The page had attracted more than 10,000 “Likes” in a show of support for Rajhi, a political outsider who is seen by many online activists as “cleaner” than other politicians.
Saturday also marked the return of the Tunisian Internet Agency, considered a government censorship tool during Ben Ali’s rule.
The agency has blocked the Facebook page of Jalel Brick, a democracy activist, through a new censorship law that, the Tunisian news website Webdo reported on Saturday, has been quietly passed by the interim government.
Tunisian internet users trying to access Brick’s Facebook profile came across a message saying “This web page has been filtered in accordance with a requisition from the examining magistrate at the request of the Tunis Military Tribunal”.
Facebook played a key role in the uprising in December and January, allowing Tunisians to sidestep censorship and communicate with each other and the outside world about the mass protest movement.
A total of 15 reporters and photographers working for both the local and foreign media, male and female alike, were subjected to beatings and insults and had their equipment seized on Thursday and Friday in the capital.
Marwa Rkik, 25, said she was giving a live report on the local Radio Kalima when she saw two plainclothes policemen running at her, followed by another 10 in uniform.
“They beat me all over with clubs and with their helmets, and I needed five stitches to head wounds,” she said on Saturday, adding that she was going to lodge a complaint for assault.
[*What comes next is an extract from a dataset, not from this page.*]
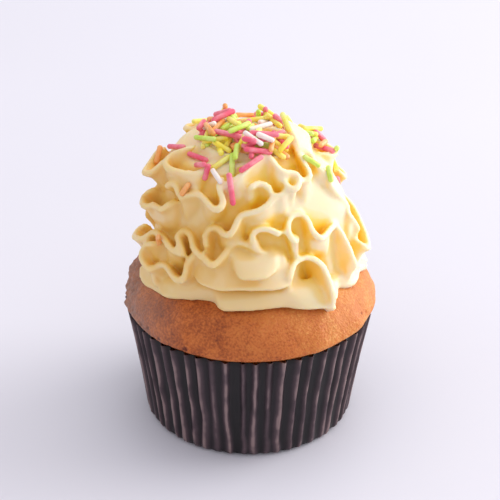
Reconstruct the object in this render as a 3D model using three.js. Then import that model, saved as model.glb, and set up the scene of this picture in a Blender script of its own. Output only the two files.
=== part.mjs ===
// A frosted cupcake in three pieces: a pleated paper case, a domed sponge cake and a piped swirl of
// ruffled buttercream. Millimetres, +Z up. The origin is the centre of the case's flat base, and -Y is
// the cupcake's front.
import * as THREE from "three";

const TURN = 2 * Math.PI;

// The paper case: a shallow frustum pleated all the way round, rounded where the wall meets the base.
const CASE = {
  baseRadius: 28.2, // outside, at the foot of the wall
  rimRadius: 33.4,
  height: 32.6,
  flare: 0.2, // how much of the opening out is kept for the top of the wall: 0 is a straight wall
  cornerRadius: 2.4,
  pleats: 54,
  pleatDepth: [0.5, 1.3], // at the foot and at the rim
  ridgeShare: 0.3, // of a pleat's width that is its outer ridge
  valleyShare: 0.4,
  paper: 0.45, // the wall, thicker than real paper so that it is a sound solid
};

// The sponge: a plug that fills the case and a crown that swells just over the rim.
const CAKE = {
  clearance: 0.35, // to the paper
  crownRadius: 33.6,
  crownBase: 33.0, // where the crown starts, just above the rim
  crownTop: 47.5,
  shoulder: 0.62, // below 1, the crown's outline is squarer than an ellipse
  tuck: 0.045, // how much the crown draws in where it meets the rim
  tuckHeight: 0.06,
  bulge: 0.55, // how far the crown leans out to the right
  unevenness: 0.25,
  columns: 60,
  crownRings: 10,
};

// The buttercream: one wide ribbon wound upwards, whose thin outer edge is ruffled.
const FROSTING = {
  firstEdge: 44.6, // height of the edge where the ribbon starts
  lastEdge: 82.6,
  turns: 5.5,
  start: 0.3 * TURN, // the ribbon starts at the back
  stepsPerTurn: 84,
  clearance: 0.5, // to the cake
  rootThickness: 0.8, // of the first turn, where it joins the middle
  edgeThickness: 1.5,
  ribbonDepth: 5.6, // how deep the groove between two turns is
  ruffleLength: 12, // along the edge
  ruffleHeight: 1.9,
  ruffleCurl: 1.15, // how far the crests lean along the edge
  ruffleTaper: 0.55, // the size of the last ruffles, against the first
  uneven: [0.28, 0.16], // two slow swings in the ruffles' size
  rise: 2.2, // how far the edge points up at the top of the swirl
  droop: 1.2, // and down at its foot
  peak: [-0.6, 0, 85.4],
};

// The swirl's outline: height, radius of the ribbon's edge, and how far its middle leans to the left.
const OUTLINE = [
  [42, 29.6, -1],
  [50, 30.5, -0.2],
  [58, 28.6, 0.8],
  [66, 26.2, 1.3],
  [73, 23, 2.2],
  [78, 17.8, 2.4],
  [82, 10.5, 1.4],
  [86, 3.5, 0.6],
];

const clamp = (x) => Math.min(1, Math.max(0, x));
const mix = (a, b, t) => a + (b - a) * t;
const smooth = (x) => x * x * (3 - 2 * x);
const round = (r, angle, z) => [r * Math.cos(angle), r * Math.sin(angle), z];
const evenAngles = (count) => Array.from({ length: count }, (_, i) => (i / count) * TURN);

// A mesh from shared vertices and faces of three or four corners, listed anticlockwise from outside.
function solid(name, vertices, faces, material) {
  const triangles = faces.flatMap(([a, b, c, d]) => (d === undefined ? [a, b, c] : [a, b, c, a, c, d]));
  const geometry = new THREE.BufferGeometry();
  geometry.setAttribute("position", new THREE.Float32BufferAttribute(vertices.flat(), 3));
  geometry.setIndex(triangles);
  geometry.computeVertexNormals();
  const mesh = new THREE.Mesh(geometry, material);
  mesh.name = name;
  return mesh;
}

// A closed skin of rings between two poles. point(station, angle, i) places ring point i, and the
// stations go from the lower pole out and up the outside.
function ringed(name, angles, stations, point, material) {
  const columns = angles.length;
  const rings = stations.slice(1, -1);
  const vertices = [
    point(stations[0], 0, 0),
    ...rings.flatMap((station) => angles.map((angle, i) => point(station, angle, i))),
    point(stations.at(-1), 0, 0),
  ];
  const at = (ring, i) => 1 + ring * columns + (i % columns);
  const lastPole = vertices.length - 1;
  const faces = [];
  for (let i = 0; i < columns; i++) {
    faces.push([0, at(0, i + 1), at(0, i)]);
    for (let ring = 0; ring < rings.length - 1; ring++) {
      faces.push([at(ring, i), at(ring, i + 1), at(ring + 1, i + 1), at(ring + 1, i)]);
    }
    faces.push([at(rings.length - 1, i), at(rings.length - 1, i + 1), lastPole]);
  }
  return solid(name, vertices, faces, material);
}

// The case's outer radius on its ridges, and how deep its pleats are, at a height.
function wallRadius(z) {
  const up = clamp(z / CASE.height);
  return mix(CASE.baseRadius, CASE.rimRadius, mix(up, up ** 2, CASE.flare));
}

function pleatDepth(z) {
  return mix(...CASE.pleatDepth, clamp(z / CASE.height)) * clamp(z / CASE.cornerRadius);
}

function paperCase(material) {
  const corner = CASE.cornerRadius;
  const cornerPoint = (turn, inset) => ({
    r: wallRadius(corner) - corner + (corner - inset) * Math.sin(turn),
    z: corner - (corner - inset) * Math.cos(turn),
  });
  const wall = (share, inset) => ({ r: wallRadius(share * CASE.height) - inset, z: share * CASE.height });
  const stations = [
    { r: 0, z: 0 },
    cornerPoint(0, 0),
    cornerPoint(TURN / 8, 0),
    wall(0.1, 0),
    wall(0.5, 0),
    wall(1, 0),
    wall(1, CASE.paper),
    wall(0.5, CASE.paper),
    wall(0.1, CASE.paper),
    cornerPoint(0, CASE.paper),
    { r: 0, z: CASE.paper },
  ];
  // Each pleat has the two ends of its ridge, then the two ends of its valley.
  const ridge = CASE.ridgeShare / 2;
  const valley = CASE.valleyShare / 2;
  const pleat = [-ridge, ridge, 0.5 - valley, 0.5 + valley];
  const inValley = [0, 0, 1, 1];
  const pleatWidth = TURN / CASE.pleats;
  const angles = evenAngles(CASE.pleats).flatMap((middle) => pleat.map((x) => middle + x * pleatWidth));
  const point = ({ r, z }, angle, i) => round(r - pleatDepth(z) * inValley[i % pleat.length], angle, z);
  return ringed("paper_case", angles, stations, point, material);
}

// The crown's outline at an angle, from its foot, share 0, to its middle, share 1.
function crownPoint(share, angle) {
  const tuck = 1 - CAKE.tuck * (1 - clamp(share / CAKE.tuckHeight)) ** 2;
  const turn = (share * TURN) / 4;
  const lumps = CAKE.unevenness * (Math.sin(3 * angle + 1) + Math.sin(7 * angle)) * (1 - share);
  const lean = CAKE.bulge * Math.cos(angle) * (1 - share);
  const rising = clamp(share * CAKE.crownRings);
  const r = CAKE.crownRadius * tuck * Math.cos(turn) ** CAKE.shoulder + (lean + lumps) * rising;
  const z = mix(CAKE.crownBase, CAKE.crownTop, Math.sin(turn)) + (lumps / 3) * rising;
  return { r: share === 1 ? 0 : r, z };
}

// The crown's height at a place, found on its outline by halving.
function crownHeight(x, y) {
  const angle = Math.atan2(y, x);
  let [low, high] = [0, 1];
  for (let i = 0; i < 24; i++) {
    const middle = (low + high) / 2;
    if (crownPoint(middle, angle).r > Math.hypot(x, y)) low = middle;
    else high = middle;
  }
  return crownPoint(low, angle).z;
}

function cake(material) {
  const inside = (z) => ({ r: wallRadius(z) - pleatDepth(z) - CASE.paper - CAKE.clearance, z });
  const foot = CASE.paper + CAKE.clearance;
  const stations = [
    { r: 0, z: foot },
    { r: inside(foot).r - CASE.cornerRadius, z: foot },
    inside(CASE.cornerRadius + foot),
    inside(CASE.height / 2),
    { r: inside(CASE.height).r, z: (CASE.height + CAKE.crownBase) / 2 },
    ...Array.from({ length: CAKE.crownRings + 1 }, (_, i) => ({ share: i / CAKE.crownRings })),
  ];
  const point = (station, angle) => {
    const { r, z } = station.share === undefined ? station : crownPoint(station.share, angle);
    return round(r, angle, z);
  };
  return ringed("cake", evenAngles(CAKE.columns), stations, point, material);
}

function outlineAt(z) {
  const above = OUTLINE.findIndex(([height]) => height > z);
  const [low, high] = [OUTLINE[above - 1], OUTLINE[above]];
  const t = (z - low[0]) / (high[0] - low[0]);
  return { edge: mix(low[1], high[1], t), lean: mix(low[2], high[2], t) };
}

function frosting(material) {
  const { stepsPerTurn, clearance, edgeThickness } = FROSTING;
  const steps = Math.round(FROSTING.turns * stepsPerTurn);
  const pitch = (FROSTING.lastEdge - FROSTING.firstEdge) / FROSTING.turns;
  const angleAt = (k) => FROSTING.start + (k / stepsPerTurn) * TURN;

  // Four points across the ribbon at each step: its root, the lower and upper lips of its edge, and
  // the foot of the groove above it. The groove then runs in to the root of the next turn.
  const rows = 4;
  const vertices = [];
  let ruffle = 0;
  for (let k = 0; k <= steps; k++) {
    const along = k / steps;
    const height = mix(FROSTING.firstEdge, FROSTING.lastEdge, along);
    const { edge, lean } = outlineAt(height);
    const place = (r, angle, z) => {
      const [x, y] = round(r, angle, z);
      return [x - lean, y, z];
    };
    ruffle += (TURN * edge * TURN) / stepsPerTurn / FROSTING.ruffleLength;
    const swing = FROSTING.uneven[0] * Math.sin(0.37 * ruffle) + FROSTING.uneven[1] * Math.sin(0.13 * ruffle);
    const size = (1 + swing) * mix(1, FROSTING.ruffleTaper, smooth(along));
    const pointing = mix(-FROSTING.droop, FROSTING.rise, smooth(along));
    const wave = pointing + FROSTING.ruffleHeight * size * Math.sin(ruffle);
    const curl = (-FROSTING.ruffleCurl * size * Math.sin(2 * ruffle)) / edge;
    const depth = Math.min(FROSTING.ribbonDepth, 0.6 * edge);
    const angle = angleAt(k);
    const reach = edge + 0.5 * swing - 0.35 * Math.cos(2 * ruffle);
    const lip = place(reach, angle + curl, height + wave - edgeThickness / 2);
    lip[2] = Math.max(lip[2], crownHeight(lip[0], lip[1]) + clearance);
    const groove = mix(height, lip[2] + edgeThickness, 0.45) + edgeThickness / 2;
    vertices.push(place(edge - depth, angle, height - pitch / 2));
    vertices.push(lip);
    vertices.push(place(reach - 0.2, angle + curl, lip[2] + edgeThickness));
    vertices.push(place(edge - 0.6 * depth, angle + curl / 3, groove));
  }
  const at = (k, row) => (row === rows ? (k + stepsPerTurn) * rows : k * rows + row);
  const faces = [];
  for (let k = 0; k < steps; k++) {
    for (let row = 0; row < rows; row++) {
      const isTop = row === rows - 1 && k + stepsPerTurn >= steps;
      if (!isTop) faces.push([at(k, row), at(k + 1, row), at(k + 1, row + 1), at(k, row + 1)]);
    }
  }

  // The underside follows the cake's crown in to its middle.
  const underShares = [0, 0.2, 0.45, 0.75];
  const under = vertices.length;
  for (const share of underShares) {
    for (let k = 0; k < stepsPerTurn; k++) {
      const root = vertices[at(k, 0)];
      const [x, y] = root.map((v) => v * (1 - share));
      const z = crownHeight(x, y) + clearance;
      vertices.push([x, y, z]);
      if (!share) root[2] = Math.max(root[2], z + FROSTING.rootThickness);
    }
  }
  const below = (ring, k) => under + ring * stepsPerTurn + (k % stepsPerTurn);
  const middle = vertices.push([0, 0, CAKE.crownTop + clearance]) - 1;
  const innermost = underShares.length - 1;
  for (let k = 0; k < stepsPerTurn; k++) {
    faces.push([below(0, k), below(0, k + 1), at(k + 1, 0), at(k, 0)]);
    for (let ring = 0; ring < innermost; ring++) {
      faces.push([below(ring + 1, k), below(ring + 1, k + 1), below(ring, k + 1), below(ring, k)]);
    }
    faces.push([middle, below(innermost, k + 1), below(innermost, k)]);
  }

  // The ribbon's cut start, where the second turn lies on the first, and its end at the peak.
  const start = [at(0, 1), at(0, 2), at(0, 3), at(0, rows), below(0, 0)];
  for (let i = 0; i < start.length - 1; i++) faces.push([at(0, 0), start[i], start[i + 1]]);
  const peak = vertices.push(FROSTING.peak) - 1;
  const lastTurn = steps - stepsPerTurn;
  for (let k = lastTurn; k < steps; k++) faces.push([at(k, 3), at(k + 1, 3), peak]);
  const end = [at(steps, 3), at(steps, 2), at(steps, 1), at(steps, 0), at(lastTurn, 3)];
  for (let i = 0; i < end.length - 1; i++) faces.push([end[i], end[i + 1], peak]);
  return solid("frosting", vertices, faces, material);
}

const cupcake = new THREE.Group();
cupcake.add(
  paperCase(new THREE.MeshStandardMaterial({ color: 0x352a2e, roughness: 0.55, metalness: 0 })),
  cake(new THREE.MeshStandardMaterial({ color: 0xc47a45, roughness: 0.75, metalness: 0 })),
  frosting(new THREE.MeshStandardMaterial({ color: 0xf4dfa0, roughness: 0.45, metalness: 0 })),
);

export default cupcake;
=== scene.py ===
import bpy
import bmesh
import math
import random
from mathutils import Matrix, Vector, noise
from mathutils.bvhtree import BVHTree


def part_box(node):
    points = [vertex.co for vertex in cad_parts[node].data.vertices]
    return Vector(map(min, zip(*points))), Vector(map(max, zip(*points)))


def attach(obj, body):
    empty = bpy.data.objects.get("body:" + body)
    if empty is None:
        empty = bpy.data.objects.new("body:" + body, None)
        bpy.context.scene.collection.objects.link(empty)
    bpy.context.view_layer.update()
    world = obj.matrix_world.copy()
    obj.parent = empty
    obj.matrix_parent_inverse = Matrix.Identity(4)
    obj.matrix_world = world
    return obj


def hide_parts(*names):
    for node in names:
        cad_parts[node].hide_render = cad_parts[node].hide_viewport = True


# A cupcake in a dark pleated paper case, with a ruffled buttercream swirl and sugar strands.
# Lengths are in millimetres where they are set and go through mm on their way into a mesh.
# Azimuths are in degrees seen from above: 0 is the front (-Y), 90 the viewer's right (+X).

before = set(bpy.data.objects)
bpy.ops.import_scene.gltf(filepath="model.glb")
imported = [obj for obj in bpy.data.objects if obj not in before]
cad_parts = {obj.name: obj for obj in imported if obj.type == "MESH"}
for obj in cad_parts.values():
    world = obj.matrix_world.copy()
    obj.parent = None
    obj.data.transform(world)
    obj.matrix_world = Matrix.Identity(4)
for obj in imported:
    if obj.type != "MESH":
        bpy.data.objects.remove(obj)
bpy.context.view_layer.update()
mm = 0.001

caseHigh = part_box("paper_case")[1]
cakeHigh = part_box("cake")[1]
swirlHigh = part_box("frosting")[1]
rimRadius = caseHigh[0] / mm
rimHeight = caseHigh[2] / mm
cakeTop = cakeHigh[2] / mm
swirlTop = swirlHigh[2] / mm
print("frame: rim radius %.1f, rim height %.1f, cake top %.1f, swirl top %.1f" %
      (rimRadius, rimHeight, cakeTop, swirlTop))


def mix(a, b, t):
    return a + (b - a) * t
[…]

Rkik said she thought the police wanted revenge on the press for exposing their activities under Ben Ali’s government.
New revolution call
Friday’s attacks came as riot police used tear gas and truncheons to break up a protest in central Tunis by about 200 people, mainly youths, as they denounced the transitional government and called for “a new revolution”.
Dog handlers and even a light armoured car took part in the operation on the central Habib Bourguiba Avenue.
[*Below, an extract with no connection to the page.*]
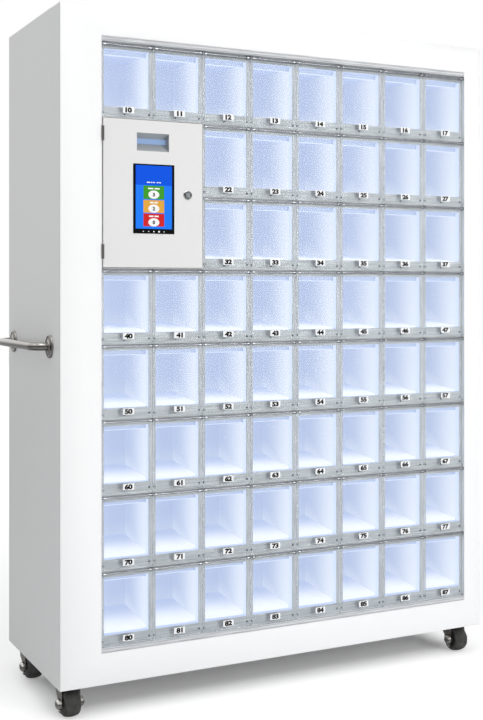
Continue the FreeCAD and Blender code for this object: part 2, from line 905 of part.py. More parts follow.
def caster_axle_y(y):
    return y - caster_trail


def brake_pivot(y):
    """Y and Z of the brake's pin."""
    return y + brake_behind, wheel_radius + brake_above


def fork_leg_solid(x0, x1, y):
    """One side of the fork: from the crown to the axle's boss, with an ear for the brake."""
    axle_y = caster_axle_y(y)
    pivot_y, pivot_z = brake_pivot(y)
    ear = brake_hub_radius + fork_leg
    outline = [(y - crown_half_depth, crown_top), (pivot_y + ear, crown_top), (pivot_y + ear, pivot_z),
               (axle_y + fork_boss, wheel_radius), (axle_y - fork_boss, wheel_radius),
               (y - crown_half_depth - fork_leg, crown_bottom - crown)]
    web = prism_x(outline, x0, x1)
    boss = rod_x(fork_boss, x0, x1, axle_y, wheel_radius)
    tab = rod_x(guard_bolt_radius + fork_leg, x0, x1, axle_y, wheel_radius - guard_bolt_drop)
    return joined(web, boss, tab)


def caster_fork(x, y):
    """The swivelling fork, its axle with domed heads, the pin behind it and the guard bolts."""
    axle_y = caster_axle_y(y)
    pivot_y, pivot_z = brake_pivot(y)
    top = block(x - fork_outer, x + fork_outer, y - crown_half_depth, y + crown_half_depth,
                crown_bottom, crown_top)
    legs = [fork_leg_solid(x - fork_outer, x - fork_inner, y),
            fork_leg_solid(x + fork_inner, x + fork_outer, y)]
    holes = [rod_z(kingpin_radius + running_clearance, x, y, crown_bottom, crown_top),
             rod_x(axle_radius + running_clearance, x - fork_outer, x + fork_outer, axle_y, wheel_radius),
             rod_x(brake_pin_radius + running_clearance, x - fork_outer, x + fork_outer, pivot_y, pivot_z)]
    fork = joined(top, *legs).cut(holes)
    axle = joined(rod_x(axle_radius, x - fork_outer, x + fork_outer, axle_y, wheel_radius),
                  domed_head(x - fork_outer, -1, axle_y), domed_head(x + fork_outer, 1, axle_y))
    pin = rod_x(brake_pin_radius, x - fork_outer, x + fork_outer, pivot_y, pivot_z)
    bolts = [rod_x(guard_bolt_radius, x0, x0 + guard_bolt_head, axle_y, wheel_radius - guard_bolt_drop)
             for x0 in (x - fork_outer - guard_bolt_head, x + fork_outer)]
    return [fork, axle, pin] + bolts


def domed_head(x, side, y):
    """A round head on the axle's end, with a rounded rim."""
    x0, x1 = sorted([x, x + side * axle_head])
    head = rod_x(axle_head_radius, x0, x1, y, wheel_radius)
    rim_edges = [edge for edge in head.Edges
                 if edge.BoundBox.XLength < axle_head / 2.0 and abs(edge.BoundBox.Center.x - x) > axle_head / 2.0]
    return head.makeFillet(axle_head * 0.8, rim_edges)


def caster_wheel(x, y):
    """A tyre with rounded shoulders on a dished hub, bored for the axle."""
    axle_y = caster_axle_y(y)
    half = wheel_width / 2.0
    tread = rod_x(wheel_radius, x - half, x + half, axle_y, wheel_radius)
    shoulders = [edge for edge in tread.Edges if edge.BoundBox.XLength < half]
    tyre = tread.makeFillet(wheel_edge, shoulders)
    dishes = [rod_x(wheel_dish_radius, x - half, x - half + wheel_dish, axle_y, wheel_radius),
              rod_x(wheel_dish_radius, x + half - wheel_dish, x + half, axle_y, wheel_radius)]
    hub = rod_x(2 * axle_radius, x - half, x + half, axle_y, wheel_radius)
    bore = rod_x(axle_radius + running_clearance, x - half, x + half, axle_y, wheel_radius)
    return joined(tyre.cut(dishes), hub).cut(bore)


def brake_nose(y):
    """Y and Z of the middle of the brake's nose, which meets the tyre after the pedal's travel."""
    pivot_y, pivot_z = brake_pivot(y)
    to_axle = atan2(wheel_radius - pivot_z, caster_axle_y(y) - pivot_y)
    reach = (hypot(wheel_radius - pivot_z, caster_axle_y(y) - pivot_y)
             - wheel_radius - seat_clearance - brake_nose_radius)
    released = to_axle + radians(brake_travel)
    return pivot_y + reach * cos(released), pivot_z + reach * sin(released)


def caster_brake(x, y):
    """A foot pedal on the fork's pin; its nose meets the tyre when the pedal goes down."""
    pivot_y, pivot_z = brake_pivot(y)
    half = brake_width / 2.0
    hub = rod_x(brake_hub_radius, x - half, x + half, pivot_y, pivot_z)
    along = Vector(0, cos(radians(pedal_slope)), -sin(radians(pedal_slope)))
    across = Vector(0, sin(radians(pedal_slope)), cos(radians(pedal_slope)))
    pivot = Vector(x - half, pivot_y, pivot_z)
    corners = [pivot, pivot + along * pedal_length, pivot + along * pedal_length + across * pedal_thickness,
               pivot + across * pedal_thickness]
    pad = Part.Face(Part.makePolygon(corners + corners[:1])).extrude(Vector(brake_width, 0, 0))
    tip_at = pivot + along * pedal_length + across * (pedal_thickness / 2.0)
    tip = rod_x(pedal_tip_radius, x - half, x + half, tip_at.y, tip_at.z)
    nose_y, nose_z = brake_nose(y)
    nose = rod_x(brake_nose_radius, x - half, x + half, nose_y, nose_z)
    bore = rod_x(brake_pin_radius + running_clearance, x - half, x + half, pivot_y, pivot_z)
    return joined(hub, pad, tip, nose).cut(bore)


# ---- fasteners ------------------------------------------------------------------------
def back_screws():
    return [joined(rod_y(screw_head_radius, x, back_y, back_y + screw_head, z),
                   rod_y(screw_radius, x, back_y - screw_reach, back_y, z)) for x, z in back_screw_places]


def caster_bolts():
    bolts = []
    for x, y in caster_places.values():
        for bolt_x, bolt_y in bolt_places(x, y):
            pan_top = case_bottom + pan_sheet
            bolts.append(joined(rod_z(bolt_head_radius, bolt_x, bolt_y, plate_bottom - bolt_head, plate_bottom),
                                rod_z(bolt_radius, bolt_x, bolt_y, plate_bottom, pan_top),
                                rod_z(bolt_head_radius, bolt_x, bolt_y, pan_top, pan_top + nut_height)))
    return bolts


def lock_nut():
    ring = rod_y(lock_nut_radius, lock_x, depth(sheet), depth(sheet + lock_nut_height), lock_z)
    return ring.cut(rod_y(lock_body_radius + running_clearance, lock_x, depth(sheet),
                          depth(sheet + lock_nut_height), lock_z))


# ---- build ----------------------------------------------------------------------------
os.makedirs("parts", exist_ok=True)

save("front_frame", front_frame())
save("left_side_panel", [side_panel(-1)])
save("right_side_panel", [side_panel(1)])
save("top_panel", [top_panel()])
save("base_pan", [base_pan()])
save("back_panel", [back_panel()])
save("grid_rails", grid_rails())
save("grid_mullions", grid_mullions())
save("trim_bars", trim_bars())
save("compartment_dividers", compartment_dividers())
save("compartment_shelves", compartment_shelves())
save("compartment_ceilings", compartment_ceilings())
save("compartment_back", [compartment_back()])
save("led_strips", led_strips())
save("door_latches", door_latches())
save("door_bumpers", door_bumpers())
save("hinge_rods", hinge_rods())
save("hinge_ears", hinge_ears())
save_doors()
save("control_bay_box", [control_bay_box()])
save("control_hinges", control_hinges())
save("control_door", [control_door()])
save("control_hinge_leaves", control_hinge_leaves())
save("scanner_pocket", [scanner_pocket()])
save("scanner_window", [scanner_window()])
save("screen_bezel", [screen_bezel()])
save("screen_panel", [screen_panel()])
save("lock_housing", [lock_housing(), lock_nut()])
save("lock_plug", [lock_plug()])
save("controller_board", [controller_board()])
save("power_supply", [power_supply()])
save("power_inlet", [power_inlet()])
save("handle_bar_left", [handle_bar(-1)])
save("handle_bar_right", [handle_bar(1)])
save("handle_flanges", handle_flanges())
save("caster_plates", [caster_plate(x, y) for x, y in caster_places.values()])
for corner, (x, y) in caster_places.items():
    save("caster_fork_" + corner, caster_fork(x, y))
    save("caster_wheel_" + corner, [caster_wheel(x, y)])
    if corner in braked:
        save("caster_brake_" + corner, [caster_brake(x, y)])
save("fasteners", back_screws() + caster_bolts())
print("width", cabinet_width, "depth", cabinet_depth, "height", case_top, "front", front_y)
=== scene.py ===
# %% [markdown]
# # A supply cabinet with sixty clear doors, dressed in Blender
# The cabinet is a painted steel case on four casters. Its front is a grid of lit
# compartments behind clear flip-up doors, with a steel control door among them.
# The measured solids are already there as a frame. This lesson gives each part
# its finish, and swaps the plain solids for finer ones where an edge, a lens or
# a number would show. Everything is in metres and stands where the frame stands.

# %% Load the frame
import json
from math import cos, pi, radians, sin

import bmesh
import bpy
from mathutils import Matrix, Vector

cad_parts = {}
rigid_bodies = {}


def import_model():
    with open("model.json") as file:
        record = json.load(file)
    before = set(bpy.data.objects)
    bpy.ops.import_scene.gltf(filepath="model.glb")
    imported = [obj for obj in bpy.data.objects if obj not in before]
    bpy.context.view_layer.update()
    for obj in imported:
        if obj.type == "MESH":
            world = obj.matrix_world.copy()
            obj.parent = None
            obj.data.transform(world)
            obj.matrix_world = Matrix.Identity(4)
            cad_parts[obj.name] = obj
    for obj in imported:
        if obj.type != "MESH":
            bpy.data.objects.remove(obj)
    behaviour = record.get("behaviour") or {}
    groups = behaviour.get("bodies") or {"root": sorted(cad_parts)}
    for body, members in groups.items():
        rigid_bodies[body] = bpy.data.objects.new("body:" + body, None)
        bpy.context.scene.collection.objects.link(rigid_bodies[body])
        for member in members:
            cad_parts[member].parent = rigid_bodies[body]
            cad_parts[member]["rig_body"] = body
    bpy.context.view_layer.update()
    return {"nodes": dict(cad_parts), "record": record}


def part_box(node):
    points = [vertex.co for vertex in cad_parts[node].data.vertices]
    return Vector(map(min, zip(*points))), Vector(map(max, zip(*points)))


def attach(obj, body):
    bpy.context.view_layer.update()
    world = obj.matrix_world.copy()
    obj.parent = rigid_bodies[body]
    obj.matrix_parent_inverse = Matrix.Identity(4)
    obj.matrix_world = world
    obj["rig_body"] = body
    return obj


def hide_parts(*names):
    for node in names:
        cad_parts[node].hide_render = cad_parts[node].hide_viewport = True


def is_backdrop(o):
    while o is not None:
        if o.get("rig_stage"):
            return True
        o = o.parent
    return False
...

As demonstrators and bystanders alike fled the police charge, officers surrounded individuals, some of them on the ground, kicking and beating them with truncheons and sticks.
|Rajhi, right, was briefly interior minister after the uprising, until he was sacked in March [EPA]|
Tunisia’s interior ministry issued a statement on Friday apologising to “journalists and citizens involuntarily assaulted” and said it was opening an inquiry into who had been responsible.
The demonstrations on both Thursday and Friday were called by supporters of Rajhi.
Journalists who for 23 years suffered surveillance, threats, interrogations and other pressure under Ben Ali, had hoped for true press freedom following his departure after mass popular protests.
“We’re very angry,” the head of the Tunisian journalists’ union, Neji Bgoughi, told the AFP news agency.
“We achieved this revolution to have freedom of expression, it’s as if the old regime was still in place.”
Calling the interior ministry’s apologies inadequate, he called for sanctions against those responsible and for journalists to be represented on a commission of inquiry.
On Thursday Associated Press photographer Hassan Dridi said police had kicked and punched him to the ground after he tried to photograph the police action against demonstrators.
And on Friday Fathi Belaid, an AFP photographer, said he was assaulted by four policemen on the stairs of the newspaper La Presse.
“They seized two cameras and a portable computer and hit me on the head with iron bars,” he added.
Another photographer, Mohamed El-Hammi of the EPA agency, said police had beaten him up and taken his camera.
“I can’t move my back any more it hurts so much,” he told AFP before going for treatment.
Journalists from Al Jazeera, Reuters news agency, the Arab-language El-Sahafa and Tunisia’s La Presse newspapers were also among those assaulted, the union said.
The Paris-based media rights group Reporters Without Borders said the violence was reminiscent of the Ben Ali government and called on the transitional government to rein in the security forces.